-- Begin --

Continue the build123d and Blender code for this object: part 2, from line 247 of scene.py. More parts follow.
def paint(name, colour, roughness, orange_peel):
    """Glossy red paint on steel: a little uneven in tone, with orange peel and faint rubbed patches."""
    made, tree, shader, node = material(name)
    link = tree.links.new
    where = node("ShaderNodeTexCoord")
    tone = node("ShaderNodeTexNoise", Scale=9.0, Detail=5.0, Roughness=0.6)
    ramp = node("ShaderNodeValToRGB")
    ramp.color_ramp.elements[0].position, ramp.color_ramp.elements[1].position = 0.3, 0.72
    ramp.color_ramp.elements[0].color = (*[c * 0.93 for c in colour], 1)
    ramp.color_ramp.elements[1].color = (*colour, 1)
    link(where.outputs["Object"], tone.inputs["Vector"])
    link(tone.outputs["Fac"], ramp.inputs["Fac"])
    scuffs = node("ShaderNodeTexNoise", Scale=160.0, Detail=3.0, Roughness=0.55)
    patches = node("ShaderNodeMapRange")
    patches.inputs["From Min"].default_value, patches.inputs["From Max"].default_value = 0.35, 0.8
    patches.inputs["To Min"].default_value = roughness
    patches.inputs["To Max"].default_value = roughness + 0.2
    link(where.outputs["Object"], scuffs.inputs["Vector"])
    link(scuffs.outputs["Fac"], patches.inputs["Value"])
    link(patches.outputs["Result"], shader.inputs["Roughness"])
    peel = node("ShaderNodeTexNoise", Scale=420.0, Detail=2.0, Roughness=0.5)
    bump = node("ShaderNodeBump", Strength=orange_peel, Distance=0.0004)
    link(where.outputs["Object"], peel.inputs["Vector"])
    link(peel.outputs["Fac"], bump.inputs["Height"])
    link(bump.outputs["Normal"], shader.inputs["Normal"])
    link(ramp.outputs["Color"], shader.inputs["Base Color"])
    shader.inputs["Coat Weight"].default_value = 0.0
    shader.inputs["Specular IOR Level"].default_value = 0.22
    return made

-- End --
-- Begin --

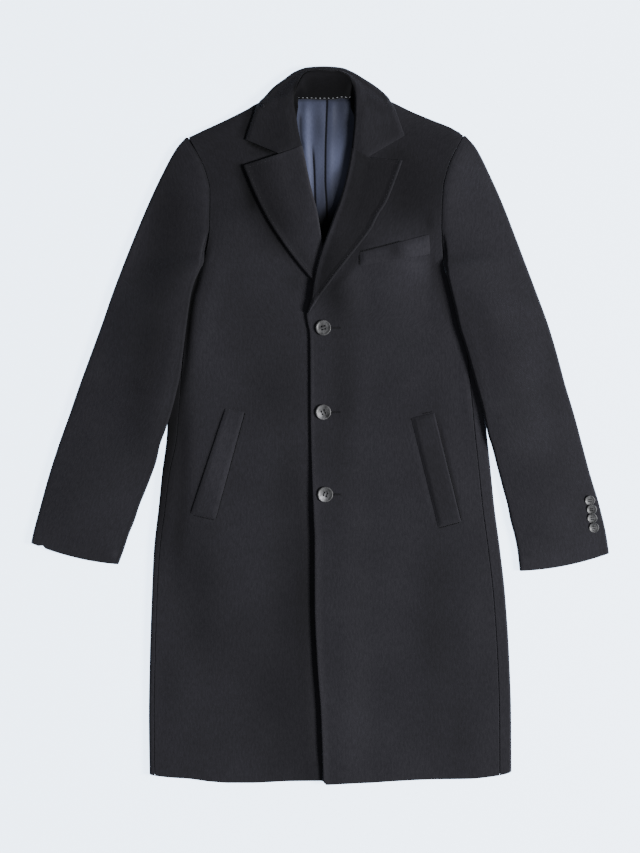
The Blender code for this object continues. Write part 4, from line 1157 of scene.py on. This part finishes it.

-- End --

## Problem details
List all lines in the material containing the string "Blender".

## Solution for this problem
Continue the build123d and Blender code for this object: part 2, from line 247 of scene.py. More parts follow.
The Blender code for this object continues. Write part 4, from line 1157 of scene.py on. This part finishes it.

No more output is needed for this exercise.